Tem algum exemplo em mente?

Tenho. O ministro da Saúde Correia de Campos e a ministra da Educação Maria de Lurdes Rodrigues. Eram do melhor que o último governo tinha, mas não foram populares. Porque é essa a mentalidade portuguesa e em grande parte da comunicação social, que também é responsável por aparar esse jogo da oposição, dos sindicatos e dos interesses corporativos. Hoje toda a gente percebe que o que a nova ministra da Saúde tem feito é a continuação do trabalho iniciado por Correia de Campos. Fá-lo é com algum low profile, mas a parte difícil do trabalho já estava feita. O que aconteceu foi que houve interesses corporativos, mesmo dentro do PS, que levaram a que esses ministros não lhes servissem, pelos incómodos que causaram. É uma lógica negativa, porque faz com que as políticas de contentamento se sobreponham às políticas de Estado.

Era favorável a um pacto de regime para os próximos anos?

Sim, sempre defendi que, num momento destes em que não há minoria, deveria haver uma coligação forte. O país exige-o. Fosse um bloco central, fosse outro entendimento mais alargado. As pessoas não podem estar mais preocupadas com o verbo do que com a acção no país.

Retirou-se entretanto da política activa. Não pondera voltar?

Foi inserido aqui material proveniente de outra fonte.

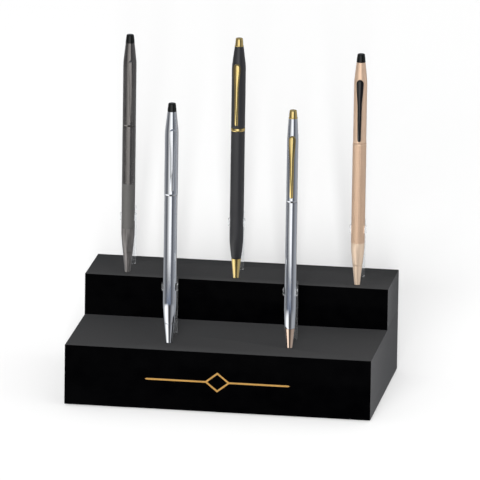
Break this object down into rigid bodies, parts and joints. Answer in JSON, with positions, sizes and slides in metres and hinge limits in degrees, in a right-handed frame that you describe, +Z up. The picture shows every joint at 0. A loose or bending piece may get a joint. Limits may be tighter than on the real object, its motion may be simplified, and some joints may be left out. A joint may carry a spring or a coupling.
{
  "type": "pen display stand",
  "caption": "Two-step black display stand with slim twist ballpoint pens standing upright in clear holders, each lifting out and twisting to feed its refill.",
  "frame": {"origin": "on the table under the middle of the stand's footprint, which is the middle of the bounding box's bottom", "axes": "+Z up along the pens; +Y from the front face to the back, so the front faces -Y; +X to the right seen from the front"},
  "size_m": [0.167, 0.107, 0.1911],
  "materials": {
    "black_shell": "satin black, crisp edges",
    "black_plate": "fine-textured black",
    "rubber": "matt",
    "screw_steel": "zinc plated",
    "clear_acrylic": "clear, polished",
    "brass": "turned",
    "refill_steel": "drawn tube",
    "graphite_lacquer": "satin gunmetal grey",
    "chrome_plate": "polished",
    "gold_plate": "polished gold plate",
    "satin_black": "satin black lacquer",
    "gloss_black": "gloss black",
    "rose_gold_plate": "satin rose gold with an engraved lattice on the barrel"
  },
  "bodies": {
    "root": {"lower_step": "black_shell", "upper_step": "black_shell", "base_plate": "black_plate", "front_inlay": "gold_plate", "front_left_foot": "rubber", "front_left_plate_screw": "screw_steel", "front_right_foot": "rubber", "front_right_plate_screw": "screw_steel", "back_left_foot": "rubber", "back_left_plate_screw": "screw_steel", "back_right_foot": "rubber", "back_right_plate_screw": "screw_steel", "left_step_screw": "screw_steel", "right_step_screw": "screw_steel", "graphite_pen_holder": "clear_acrylic", "chrome_pen_holder": "clear_acrylic", "black_pen_holder": "clear_acrylic", "two_tone_pen_holder": "clear_acrylic", "rose_gold_pen_holder": "clear_acrylic"},
    "graphite_pen": {"graphite_pen_barrel": "graphite_lacquer", "graphite_pen_nose_cone": "graphite_lacquer"},
    "graphite_pen_top": {"graphite_pen_cap": "graphite_lacquer", "graphite_pen_clip": "graphite_lacquer", "graphite_pen_finial": "gloss_black", "graphite_pen_twist_mechanism": "brass"},
    "graphite_pen_ink": {"graphite_pen_refill": "refill_steel"},
    "chrome_pen": {"chrome_pen_barrel": "chrome_plate", "chrome_pen_nose_cone": "chrome_plate"},
    "chrome_pen_top": {"chrome_pen_cap": "chrome_plate", "chrome_pen_clip": "chrome_plate", "chrome_pen_finial": "gloss_black", "chrome_pen_twist_mechanism": "brass"},
    "chrome_pen_ink": {"chrome_pen_refill": "refill_steel"},
    "black_pen": {"black_pen_barrel": "satin_black", "black_pen_nose_cone": "gold_plate"},
    "black_pen_top": {"black_pen_cap": "satin_black", "black_pen_clip": "gold_plate", "black_pen_finial": "gold_plate", "black_pen_twist_mechanism": "brass", "black_pen_centre_ring": "gold_plate"},
    "black_pen_ink": {"black_pen_refill": "refill_steel"},
    "two_tone_pen": {"two_tone_pen_barrel": "chrome_plate", "two_tone_pen_nose_cone": "gold_plate"},
    "two_tone_pen_top": {"two_tone_pen_cap": "chrome_plate", "two_tone_pen_clip": "gold_plate", "two_tone_pen_finial": "gold_plate", "two_tone_pen_twist_mechanism": "brass"},
    "two_tone_pen_ink": {"two_tone_pen_refill": "refill_steel"},
    "rose_gold_pen": {"rose_gold_pen_barrel": "rose_gold_plate", "rose_gold_pen_nose_cone": "rose_gold_plate"},
    "rose_gold_pen_top": {"rose_gold_pen_cap": "rose_gold_plate", "rose_gold_pen_clip": "gloss_black", "rose_gold_pen_finial": "gloss_black", "rose_gold_pen_twist_mechanism": "brass"},
    "rose_gold_pen_ink": {"rose_gold_pen_refill": "refill_steel"}
  },
  "joints": [
    {"name": "graphite_pen_lift", "type": "slide", "parent": "root", "child": "graphite_pen", "axis": [0, 0, 1], "range_m": [0, 0.045]},
    {"name": "graphite_pen_twist", "type": "hinge", "parent": "graphite_pen", "child": "graphite_pen_top", "pos_m": [-0.0615, 0.0198, 0.057], "axis": [0, 0, -1], "range_deg": [0, 180]},
    {"name": "graphite_pen_refill_feed", "type": "slide", "parent": "graphite_pen", "child": "graphite_pen_ink", "axis": [0, 0, -1], "range_m": [0, 0.003]},
    {"name": "chrome_pen_lift", "type": "slide", "parent": "root", "child": "chrome_pen", "axis": [0, 0, 1], "range_m": [0, 0.045]},
    {"name": "chrome_pen_twist", "type": "hinge", "parent": "chrome_pen", "child": "chrome_pen_top", "pos_m": [-0.0291, -0.037, 0.034], "axis": [0, 0, -1], "range_deg": [0, 180]},
    {"name": "chrome_pen_refill_feed", "type": "slide", "parent": "chrome_pen", "child": "chrome_pen_ink", "axis": [0, 0, -1], "range_m": [0, 0.003]},
    {"name": "black_pen_lift", "type": "slide", "parent": "root", "child": "black_pen", "axis": [0, 0, 1], "range_m": [0, 0.045]},
    {"name": "black_pen_twist", "type": "hinge", "parent": "black_pen", "child": "black_pen_top", "pos_m": [-0.0016, 0.0196, 0.057], "axis": [0, 0, -1], "range_deg": [0, 180]},
    {"name": "black_pen_refill_feed", "type": "slide", "parent": "black_pen", "child": "black_pen_ink", "axis": [0, 0, -1], "range_m": [0, 0.003]},
    {"name": "two_tone_pen_lift", "type": "slide", "parent": "root", "child": "two_tone_pen", "axis": [0, 0, 1], "range_m": [0, 0.045]},
    {"name": "two_tone_pen_twist", "type": "hinge", "parent": "two_tone_pen", "child": "two_tone_pen_top", "pos_m": [0.0362, -0.034, 0.034], "axis": [0, 0, -1], "range_deg": [0, 180]},
    {"name": "two_tone_pen_refill_feed", "type": "slide", "parent": "two_tone_pen", "child": "two_tone_pen_ink", "axis": [0, 0, -1], "range_m": [0, 0.003]},
    {"name": "rose_gold_pen_lift", "type": "slide", "parent": "root", "child": "rose_gold_pen", "axis": [0, 0, 1], "range_m": [0, 0.045]},
    {"name": "rose_gold_pen_twist", "type": "hinge", "parent": "rose_gold_pen", "child": "rose_gold_pen_top", "pos_m": [0.0653, 0.0185, 0.057], "axis": [0, 0, -1], "range_deg": [0, 180]},
    {"name": "rose_gold_pen_refill_feed", "type": "slide", "parent": "rose_gold_pen", "child": "rose_gold_pen_ink", "axis": [0, 0, -1], "range_m": [0, 0.003]}
  ],
  "couplings": [
    {"joint": "graphite_pen_refill_feed", "follows": "graphite_pen_twist", "m_per_rad": 0.00095},
    {"joint": "chrome_pen_refill_feed", "follows": "chrome_pen_twist", "m_per_rad": 0.00095},
    {"joint": "black_pen_refill_feed", "follows": "black_pen_twist", "m_per_rad": 0.00095},
    {"joint": "two_tone_pen_refill_feed", "follows": "two_tone_pen_twist", "m_per_rad": 0.00095},
    {"joint": "rose_gold_pen_refill_feed", "follows": "rose_gold_pen_twist", "m_per_rad": 0.00095}
  ]
}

Antes da última autárquicas decidi não me recandidatar à Câmara de Ponte de Lima, depois de 16 anos na presidência. Apoiei a solução vencedora, fiz apelo às pessoas para confiarem nela e acho que Ponte de Lima tem o seu governo em boas mãos para os próximos quatro anos. Agora, sempre disse que admitia continuar vivo na política para coisas de que goste, para coisas que saiba ou para coisas em que as pessoas me queiram.

Falou-se numa possível candidatura à Câmara de Viana do Castelo.

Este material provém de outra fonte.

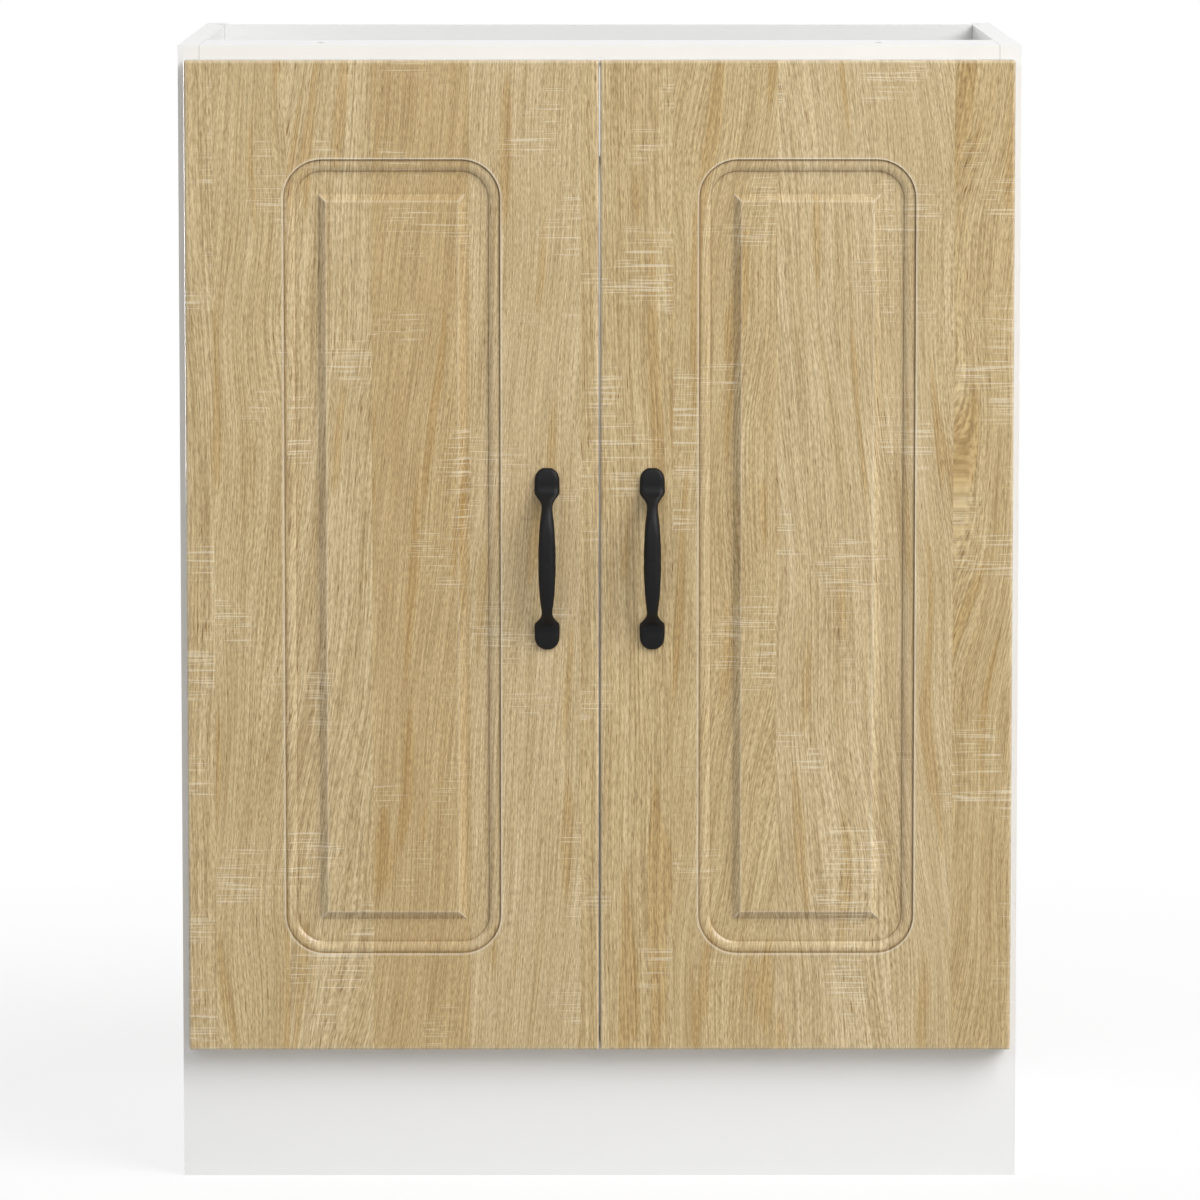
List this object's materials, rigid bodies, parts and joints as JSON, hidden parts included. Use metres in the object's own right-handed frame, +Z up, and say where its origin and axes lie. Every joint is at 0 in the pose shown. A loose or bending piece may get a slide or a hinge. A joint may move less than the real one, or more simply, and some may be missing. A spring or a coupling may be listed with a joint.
{
  "type": "sink base cabinet",
  "caption": "Floor-standing kitchen sink base cabinet with two raised-panel doors on concealed hinges, bow handles, a flush plinth, and an open top for the sink.",
  "frame": {"origin": "on the floor, under the middle of the whole cabinet with its doors and handles", "axes": "+Z up, the doors face -Y, +X to the right for someone who looks at the doors"},
  "size_m": [0.6, 0.4871, 0.815],
  "materials": {
    "white_board": "particle board faced with smooth white melamine",
    "white_hardboard": "thin hardboard, lacquered white on the inner face, raw brown behind",
    "oak_foil_board": "fibreboard wrapped in a light oak foil, satin",
    "black_metal": "cast metal, satin black",
    "nickel_plated_steel": "nickel-plated sheet steel",
    "zinc_plated_steel": "zinc-plated steel",
    "zinc": "bare cast zinc",
    "beech": "raw turned beech",
    "white_plastic": "smooth",
    "clear_rubber": "soft, translucent"
  },
  "bodies": {
    "carcass": {"side_panel_left": "white_board", "side_panel_right": "white_board", "bottom_panel": "white_board", "plinth_board": "white_board", "front_rail": "white_board", "back_rail_upper": "white_board", "back_rail_lower": "white_board", "back_panel": "white_hardboard", "back_nails": "zinc_plated_steel", "cam_locks": "zinc", "cam_bolts": "zinc_plated_steel", "dowels": "beech", "cam_caps": "white_plastic", "plinth_brackets": "zinc_plated_steel", "bracket_screws": "zinc_plated_steel", "hinge_arms": "nickel_plated_steel", "arm_pins": "nickel_plated_steel", "arm_screws": "nickel_plated_steel", "mounting_plates": "nickel_plated_steel", "plate_screws": "zinc_plated_steel"},
    "left_outer_links": {"outer_links_left": "nickel_plated_steel"},
    "left_door": {"door_left": "oak_foil_board", "handle_left": "black_metal", "handle_screws_left": "zinc_plated_steel", "bumper_left": "clear_rubber", "hinge_cups_left": "nickel_plated_steel", "cup_pins_left": "nickel_plated_steel", "cup_screws_left": "zinc_plated_steel"},
    "left_inner_links": {"inner_links_left": "nickel_plated_steel"},
    "right_outer_links": {"outer_links_right": "nickel_plated_steel"},
    "right_door": {"door_right": "oak_foil_board", "handle_right": "black_metal", "handle_screws_right": "zinc_plated_steel", "bumper_right": "clear_rubber", "hinge_cups_right": "nickel_plated_steel", "cup_pins_right": "nickel_plated_steel", "cup_screws_right": "zinc_plated_steel"},
    "right_inner_links": {"inner_links_right": "nickel_plated_steel"}
  },
  "joints": [
    {"name": "left_outer_link_pivot", "type": "hinge", "parent": "carcass", "child": "left_outer_links", "pos_m": [-0.2675, -0.1815, 0.45], "axis": [0, 0, -1], "range_deg": [-28.2, 0]},
    {"name": "left_door_swing", "type": "hinge", "parent": "left_outer_links", "child": "left_door", "pos_m": [-0.2872, -0.2009, 0.45], "axis": [0, 0, -1], "range_deg": [0, 128.1]},
    {"name": "left_inner_link_pivot", "type": "hinge", "parent": "left_door", "child": "left_inner_links", "pos_m": [-0.2854, -0.2064, 0.45], "axis": [0, 0, -1], "range_deg": [-110.1, 0]},
    {"name": "right_outer_link_pivot", "type": "hinge", "parent": "carcass", "child": "right_outer_links", "pos_m": [0.2675, -0.1815, 0.45], "axis": [0, 0, 1], "range_deg": [-28.2, 0]},
    {"name": "right_door_swing", "type": "hinge", "parent": "right_outer_links", "child": "right_door", "pos_m": [0.2872, -0.2009, 0.45], "axis": [0, 0, 1], "range_deg": [0, 128.1]},
    {"name": "right_inner_link_pivot", "type": "hinge", "parent": "right_door", "child": "right_inner_links", "pos_m": [0.2854, -0.2064, 0.45], "axis": [0, 0, 1], "range_deg": [-110.1, 0]}
  ],
  "couplings": [
    {"joint": "left_outer_link_pivot", "follows": "left_door_swing", "ratio": -0.21936},
    {"joint": "left_inner_link_pivot", "follows": "left_door_swing", "ratio": -0.8587},
    {"joint": "right_outer_link_pivot", "follows": "right_door_swing", "ratio": -0.21936},
    {"joint": "right_inner_link_pivot", "follows": "right_door_swing", "ratio": -0.8587}
  ]
}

É pouco provável, mas não é impossível. Não quero fechar a porta a nada. O que quero é continuar a ser um cidadão útil à minha comunidade e à sociedade, envolvendo-me em projectos interessantes fora da política. Mas se um dia for chamado de volta à política, e se isso for do meu gosto e útil aos propósitos do que eu considero uma cidadania activa, não fecho a porta a essa possibilidade.

Já disse que queria travar um combate pela regionalização.

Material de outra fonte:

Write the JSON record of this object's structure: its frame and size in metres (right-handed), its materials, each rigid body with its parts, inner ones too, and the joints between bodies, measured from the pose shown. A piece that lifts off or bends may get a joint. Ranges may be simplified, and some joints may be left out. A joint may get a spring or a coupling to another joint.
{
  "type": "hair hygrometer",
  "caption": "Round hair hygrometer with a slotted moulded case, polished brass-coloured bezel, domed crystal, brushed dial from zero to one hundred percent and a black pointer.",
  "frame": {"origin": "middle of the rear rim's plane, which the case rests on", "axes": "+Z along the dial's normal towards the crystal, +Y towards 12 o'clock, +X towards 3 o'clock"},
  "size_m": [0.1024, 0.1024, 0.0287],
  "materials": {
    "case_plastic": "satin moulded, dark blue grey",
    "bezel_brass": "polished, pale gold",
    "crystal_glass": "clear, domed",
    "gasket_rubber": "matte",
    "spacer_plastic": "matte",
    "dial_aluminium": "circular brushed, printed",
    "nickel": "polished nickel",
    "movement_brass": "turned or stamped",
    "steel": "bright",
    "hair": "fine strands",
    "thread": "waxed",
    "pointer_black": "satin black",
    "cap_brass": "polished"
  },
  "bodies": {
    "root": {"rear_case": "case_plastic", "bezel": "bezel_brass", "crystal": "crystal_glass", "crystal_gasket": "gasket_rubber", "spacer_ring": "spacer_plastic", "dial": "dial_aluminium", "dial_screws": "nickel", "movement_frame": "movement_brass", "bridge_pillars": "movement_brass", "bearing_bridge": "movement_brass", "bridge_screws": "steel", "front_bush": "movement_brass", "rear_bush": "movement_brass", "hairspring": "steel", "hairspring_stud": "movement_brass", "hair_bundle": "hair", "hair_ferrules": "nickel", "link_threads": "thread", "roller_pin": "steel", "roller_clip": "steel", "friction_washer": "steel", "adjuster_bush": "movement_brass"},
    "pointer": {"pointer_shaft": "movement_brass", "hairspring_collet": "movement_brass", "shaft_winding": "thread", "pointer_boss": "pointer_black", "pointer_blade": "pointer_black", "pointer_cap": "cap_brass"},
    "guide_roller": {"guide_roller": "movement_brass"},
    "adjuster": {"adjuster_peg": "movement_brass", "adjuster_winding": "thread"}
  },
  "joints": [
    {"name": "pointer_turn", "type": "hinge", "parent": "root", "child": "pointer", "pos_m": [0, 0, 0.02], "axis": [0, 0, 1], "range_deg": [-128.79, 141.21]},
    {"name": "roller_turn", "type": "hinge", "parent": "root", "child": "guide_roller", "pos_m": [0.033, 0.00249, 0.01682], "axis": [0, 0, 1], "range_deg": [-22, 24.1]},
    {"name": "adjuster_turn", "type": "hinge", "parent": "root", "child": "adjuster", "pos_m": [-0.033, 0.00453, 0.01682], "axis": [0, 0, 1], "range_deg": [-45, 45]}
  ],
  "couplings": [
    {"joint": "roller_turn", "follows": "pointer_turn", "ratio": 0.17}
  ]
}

Não tenho dúvida nenhuma que o problema maior que Portugal atravessa hoje é não ter regiões e não ter uma organização regional. Temos um movimento municipalista forte, mas que tem o problema de não ter escala. Os municípios entraram numa situação em que vão começar a gastar dinheiro inútil, tal como as juntas de freguesia. Neste momento eu advogo a criação de regiões e a extinção das juntas de freguesia. Já cumpriram o seu papel, foram úteis, mas devem dar agora lugar a uma escala de trabalho mais alargado ao nível municipal, sendo que os municípios devem abdicar de parte das suas competências - e o governo de muitas - para uma estrutura regional que possa potenciar as capacidades de cada região. Se o país não reflectir seriamente sobre isto, durante esta legislatura, o país não conseguirá avançar para os tais projectos estruturais que o mantenham numa rota de futuro. Essa deveria ser a primeira coisa a discutir no país e não estas coisas dos casamentos homossexuais.

É contra as causas fracturantes da esquerda?

São coisas para divertimento. O país precisa é de enfrentar as causas reais do seu atraso. Não me perturbam nada essas causas, mas são coisas marginais que só interessam a meia dúzia de pessoas e que entretanto vão entretendo o país na discussão dessas causas que poderiam ser seguramente discutidas, mas que não são as causas principais do país. Até parece que o problema principal do país é haver pessoas do mesmo sexo que não se podem casar. Isso é ridículo.